I wonder, not for the first time, what it is about the owning of large amounts of money and/or land that makes it so difficult for people to let go and allow others to share in the decision making of how the resource can be put to best use for the benefit of all. Maybe it is about time we accept the fact that the people holding the resources that will make a difference to us all and to our planet are in fact incredibly insecure and deeply afraid of being without and that perhaps it is not only those disadvantaged by lack of money and land that sometimes require a lot of listening to and helping to work through the traumas of a difficult childhood, or of ancestry, but sometimes the very wealthy too.

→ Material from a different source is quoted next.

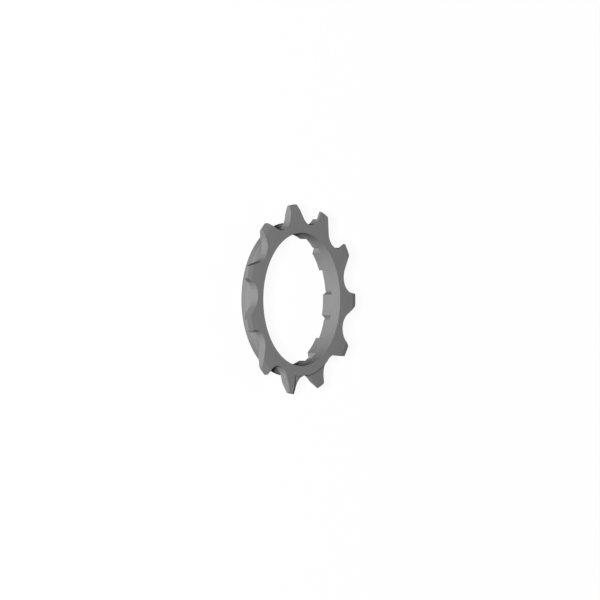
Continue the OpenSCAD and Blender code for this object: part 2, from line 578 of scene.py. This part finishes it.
class CutTree:
    """The rule that makes the cog from its turned blank: rings of equal cuts, and single ones."""

    weld_distance: float = 0.002 * MM

    def __init__(self, name: str) -> None:
        """Start the node tree.

        Args:
            name: The tree's name.
        """
        self.tree = bpy.data.node_groups.new(name, "GeometryNodeTree")
        self.values: dict[str, object] = {}
        self.socket("Geometry", "NodeSocketGeometry", None)
        self.tree.interface.new_socket("Geometry", in_out="OUTPUT",
                                       socket_type="NodeSocketGeometry")
        self.start = node(self.tree, "NodeGroupInput")
        self.cut = node(self.tree, "GeometryNodeMeshBoolean", operation="DIFFERENCE",
                        solver="EXACT")
        self.cut.inputs["Self Intersection"].default_value = False
        self.tree.links.new(self.start.outputs["Geometry"], self.cut.inputs["Mesh 1"])

    def socket(self, name: str, kind: str, value: object) -> None:
        """Give the tree one named input.

        Args:
            name: The input's name.
            kind: The input's socket type.
            value: The value that the modifier sets, or None for the geometry.
        """
        made = self.tree.interface.new_socket(name, in_out="INPUT", socket_type=kind)
        if value is not None:
            self.values[made.identifier] = value

    def solid(self, name: str, piece: bpy.types.Object) -> bpy.types.NodeSocket:
        """Bring in one cutter as a named input.

        Args:
            name: The input's name.
            piece: The cutter.

        Returns:
            The cutter's geometry.
        """
        self.socket(name, "NodeSocketObject", piece)
        info = node(self.tree, "GeometryNodeObjectInfo", transform_space="ORIGINAL")
        self.tree.links.new(self.start.outputs[name], info.inputs["Object"])
        return info.outputs["Geometry"]

    def single(self, name: str, piece: bpy.types.Object) -> None:
        """Cut one solid away, once."""
        self.tree.links.new(self.solid(name, piece), self.cut.inputs["Mesh 2"])

    def ring(self, name: str, piece: bpy.types.Object, count: int, start: float,
             turn: float) -> None:
        """Cut one solid away again and again, round the axis.

        Args:
            name: Name of the input that holds the solid.
            piece: The solid that is cut away.
            count: How many times it is cut.
            start: Angle of the first cut, in degrees.
            turn: Angle from each cut to the next, in degrees.
        """
        geometry = self.solid(name, piece)
        self.socket(f"{name} Count", "NodeSocketInt", count)
        self.socket(f"{name} Start", "NodeSocketFloat", math.radians(start))
        self.socket(f"{name} Turn", "NodeSocketFloat", math.radians(turn))
        link, given = self.tree.links.new, self.start.outputs
        points = node(self.tree, "GeometryNodePoints")
        link(given[f"{name} Count"], points.inputs["Count"])
        index = node(self.tree, "GeometryNodeInputIndex")
        angle = node(self.tree, "ShaderNodeMath", operation="MULTIPLY_ADD")
        link(index.outputs["Index"], angle.inputs[0])
        link(given[f"{name} Turn"], angle.inputs[1])
        link(given[f"{name} Start"], angle.inputs[2])
        spin = node(self.tree, "ShaderNodeCombineXYZ")
        link(angle.outputs["Value"], spin.inputs["Z"])
        copies = node(self.tree, "GeometryNodeInstanceOnPoints")
        link(points.outputs["Points"], copies.inputs["Points"])
        link(geometry, copies.inputs["Instance"])
        link(spin.outputs["Vector"], copies.inputs["Rotation"])
        whole = node(self.tree, "GeometryNodeRealizeInstances")
        link(copies.outputs["Instances"], whole.inputs["Geometry"])
        link(whole.outputs["Geometry"], self.cut.inputs["Mesh 2"])

    def finish(self, material: bpy.types.Material) -> None:
        """End the tree: weld, realize and set the material.

        Args:
            material: The finished piece's material.
        """
        self.socket("Material", "NodeSocketMaterial", material)
        link = self.tree.links.new
        weld = node(self.tree, "GeometryNodeMergeByDistance")
        weld.inputs["Distance"].default_value = self.weld_distance
        link(self.cut.outputs["Mesh"], weld.inputs["Geometry"])
        whole = node(self.tree, "GeometryNodeRealizeInstances")
        link(weld.outputs["Geometry"], whole.inputs["Geometry"])
        paint = node(self.tree, "GeometryNodeSetMaterial")
        link(whole.outputs["Geometry"], paint.inputs["Geometry"])
        link(self.start.outputs["Material"], paint.inputs["Material"])
        end = node(self.tree, "NodeGroupOutput")
        link(paint.outputs["Geometry"], end.inputs["Geometry"])

    def run(self, blank: bpy.types.Object, name: str) -> bpy.types.Object:
        """Put the tree to work on a blank.

        Args:
            blank: The solid that the cuts are made in.
            name: The finished piece's name.

        Returns:
            The finished piece, a plain mesh.
        """
        modifier = blank.modifiers.new(name, "NODES")
        modifier.node_group = self.tree
        for identifier, value in self.values.items():
            modifier[identifier] = value
        mesh = settled(blank)
        blank.modifiers.remove(modifier)
        return shown(name, mesh)


@dataclass
class Cog:
    """The cog itself, one piece of steel, cut by the rules of its teeth and its tabs.

    It is a toothed plate, a neck and a collar. Sizes are in millimetres and angles in degrees.
    """

    finish: SteelFinish = field(default_factory=SteelFinish)
    form: ToothForm = field(default_factory=ToothForm)
    tabs: SocketForm = field(default_factory=SocketForm)
    width: float = CAD_HIGH.z / MM
    plate_t: float = 1.8
    bevel_w: float = 1.55
    narrow_bevel_w: float = 0.5
    bevel_angle: float = 11.5
    back_bevel_w: float = 2.1
    back_bevel_angle: float = 18.0
    collar_r: float = 18.75
    collar_edge: float = 0.35
    neck_r: float = 18.55
    neck_depth: float = 3.25
    land_r: float = 16.3
    land_l: float = 2.65
    # Length that the grooves run past the tabs into the land
    groove_runout: float = 0.1
    ramp_r: float = 18.7
    ramp_step: float = 0.44
    ramp_angle: float = 7.7
    ramp_turn: float = 45.0
    ramp_tooth: int = 8
    # The first of the short teeth, which follow each other
    short_tooth: int = 1
    short_drop: float = 0.25
    relief_w: float = 2.45
    # Thickness that the relief leaves at the steep flank of each short tooth
    relief_t: tuple[float, ...] = (0.6, 0.5)
    edge_break: float = 0.04
    edge_segments: int = 2
    # Angle between two faces from which their edge is broken and shaded sharp
    sharp_from: float = 8.0

    @property
    def plate_back(self) -> float:
        """Height of the plate's back."""
        return self.width - self.plate_t

    @property
    def neck_top(self) -> float:
        """Height at which the neck reaches its own radius."""
        return self.width - self.neck_depth + self.collar_r - self.neck_r

    @property
    def socket_l(self) -> float:
        """Length of the tabs, from the collar's free end."""
        return self.width - self.land_l

    @property
    def short_teeth(self) -> int:
        """Number of short teeth."""
        return len(self.relief_t)

    @property
    def short_r(self) -> float:
        """Radius of the short teeth's tips."""
        return self.form.tip_r - self.short_drop

    def blank(self) -> bpy.types.Object:
        """Turn the blank, with its bore and the back bevel of the tips.

        Returns:
            The blank.
        """
        tip, crest, front = self.form.tip_r, self.tabs.crest_r, self.width
        bevel_h = self.back_bevel_w * math.tan(math.radians(self.back_bevel_angle))
        return sector("blank", [
            (crest, 0),
            (self.collar_r - self.collar_edge, 0),
            (self.collar_r, self.collar_edge),
            (self.collar_r, front - self.neck_depth),
            (self.neck_r, self.neck_top),
            (self.neck_r, self.plate_back),
            (tip - self.back_bevel_w, self.plate_back),
            (tip, self.plate_back + bevel_h),
            (tip, front),
            (self.land_r, front),
            (self.land_r, self.socket_l),
            (crest, self.socket_l)])

    def tip_bevel(self, name: str, first: int, count: int, inner: float) -> bpy.types.Object:
        """Make the cutter of a front bevel.

        Args:
            name: The cutter's name.
            first: The first tooth that it bevels.
            count: How many teeth it bevels.
            inner: Radius at which the bevel starts.

        Returns:
            The cutter.
        """
        form, front = self.form, self.width
        slope = math.tan(math.radians(self.bevel_angle))
        outline = [(inner - OVER / slope, front + OVER),
                   (form.reach, front - (form.reach - inner) * slope),
                   (form.reach, front + OVER)]
        return sector(name, outline, form.seat_before(first), count * form.turn)

    def short_tips(self) -> bpy.types.Object:
        """Make the ring that shortens the short teeth.

        Returns:
            The cutter.
        """
        form, top = self.form, self.width + OVER
        outline = [(self.short_r, self.neck_top), (form.reach, self.neck_top),
                   (form.reach, top), (self.short_r, top)]
        return sector("short tips", outline, form.seat_before(self.short_tooth),
                      self.short_teeth * form.turn)

    def ramp(self) -> bpy.types.Object:
        """Make the cutter of the shift ramp.

        Returns:
            The cutter.
        """
        form, front = self.form, self.width
        edge = self.ramp_r + self.ramp_step
        fall = (form.reach - edge) * math.tan(math.radians(self.ramp_angle))
        outline = [(self.ramp_r - OVER, front + OVER), (edge, front - self.ramp_step),
                   (form.reach, front - (self.ramp_step + fall)), (form.reach, front + OVER)]
        return sector("ramp", outline, form.middle(self.ramp_tooth), self.ramp_turn)

    def relief(self, tooth: int, left_t: float) -> bpy.types.Object:
        """Make the cutter that thins a short tooth from behind.

        Args:
            tooth: The tooth's number.
            left_t: Thickness that is left at its steep flank.

        Returns:
            The cutter.
        """
        depth, seat = self.plate_t - left_t, self.form.seat_r
        outline = [(-seat / 2 - OVER, -depth / seat * OVER), (seat / 2, depth),
                   (2 * seat, depth), (2 * seat, -OVER), (-seat / 2 - OVER, -OVER)]
        spin = Matrix.Rotation(math.radians(self.form.middle(tooth)), 3, "Z")
        inner = self.form.tip_r - self.relief_w
        ends = (inner, inner + self.form.tip_r)
        return loft(f"relief {tooth}", [
            [spin @ Vector((x, y, self.plate_back + z)) for y, z in outline] for x in ends])

    def rule(self) -> tuple[CutTree, list[bpy.types.Object]]:
        """Build the tree that cuts the cog out of its blank.

        Returns:
            The tree, and the cutters that it uses.
        """
        form, tabs = self.form, self.tabs
        # The gaps end between the neck's top and the plate's back, clear of the neck's cone
        gap = prism("gap", form.gap(), (self.neck_top + self.plate_back) / 2, self.width + OVER)
        depth = self.socket_l + self.groove_runout
        groove = prism("groove", tabs.groove(0.0), -OVER, depth)
        narrow = prism("narrow groove", tabs.groove(tabs.index_turn), -OVER, depth)
        tree = CutTree("cog rule")
        tree.ring("Gap", gap, form.teeth, form.seat_phase, form.turn)
        tree.ring("Groove", groove, tabs.splines - 1, tabs.groove_after(tabs.wide_tab + 1),
                  tabs.turn)
        tree.ring("Narrow Groove", narrow, 1, tabs.groove_after(tabs.wide_tab), tabs.turn)
        singles = [
            self.short_tips(),
            self.ramp(),
            self.tip_bevel("front bevel", self.short_tooth + self.short_teeth,
                           form.teeth - self.short_teeth, form.tip_r - self.bevel_w),
            self.tip_bevel("narrow bevel", self.short_tooth, 1,
                           self.short_r - self.narrow_bevel_w)]
        singles += [self.relief(self.short_tooth + i, left_t)
                    for i, left_t in enumerate(self.relief_t)]
        for cutter in singles:
            tree.single(cutter.name.title(), cutter)
        tree.finish(self.finish.material())
        return tree, [gap, groove, narrow, *singles]

    def soften(self, piece: bpy.types.Object) -> None:
        """Break the sharp edges and shade the round faces smooth.

        Args:
            piece: The cog as it was cut.
        """
        broken = piece.modifiers.new("edge break", "BEVEL")
        broken.width = self.edge_break * MM
        broken.segments = self.edge_segments
        broken.limit_method = "ANGLE"
        broken.angle_limit = math.radians(self.sharp_from)
        broken.use_clamp_overlap = False
        mesh = settled(piece)
        piece.modifiers.remove(broken)
        piece.data = mesh
        # The break lifts a few points past the front face, and they are set level with it
        for vertex in mesh.vertices:
            vertex.co.z = min(vertex.co.z, CAD_HIGH.z)
        mesh.shade_smooth()
        mesh.set_sharp_from_angle(angle=math.radians(self.sharp_from))

    def build(self) -> bpy.types.Object:
        """Make the cog, break its edges and let it stand for the model's own.

        Returns:
            The cog's object.
        """
        blank = self.blank()
        tree, cutters = self.rule()
        piece = tree.run(blank, "toothed_cog")
        for spare in (blank, *cutters):
            bpy.data.objects.remove(spare)
        self.soften(piece)
        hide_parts("cog")
        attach(piece, "root")
        return piece


def main() -> None:
    """Build the scene in order and report the cog's number of faces."""
    logging.basicConfig(level=logging.INFO, format="%(name)s: %(message)s")
    bpy.context.scene.view_settings.view_transform = "Standard"
    cog = Cog().build()
    LOG.info("%s: %d faces", cog.name, len(cog.data.polygons))
    PhotoCamera().place(Vector((0, 0, CAD_HIGH.z)))
    Studio().build()


if __name__ == "__main__":
    main()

In Mark’s caravan, amongst books on how to live simply, and one Bristol woman’s account of spending a year living on a pound a day, are copies of “The Land” (who as a matter of principle do not have a website) the excellent journal about land ownership in the UK. Alongside the inspiring tale of the success of the Lammas project, who have finally been given planning permission, is a sobering article explaining that unlike in most countries in the world, we in Britain have no easy access to the land registry, the document that should list who owns all the land in the country, and that not all of it is even registered. With government selling off huge tracts of its land it seems crucial we start to map all the landowners. How else can we be sure there is growing land for everyone and that no large stretches of land are being devoted to making profit for individuals whilst others are crying out for land on which to grow food. If you would like to see the results of The Land’s recent reader’s competition to help map the land in our country go to “Map your Local Landowners” in their next edition, due out in the Winter.
I am delighted that the”everyone doing a little” story at the beginning of my day is equally relevant to the mapping the land project I end the day finding out about. It really isn’t money that makes the world go round, don’t you believe it for a minute. It’s people’s generosity of spirit, willingness to see the value of putting their integrity before their comfort, and their coming together to make the changes they want to see…
And the question perhaps for each of us to ask is “What stands between me and making that choice?”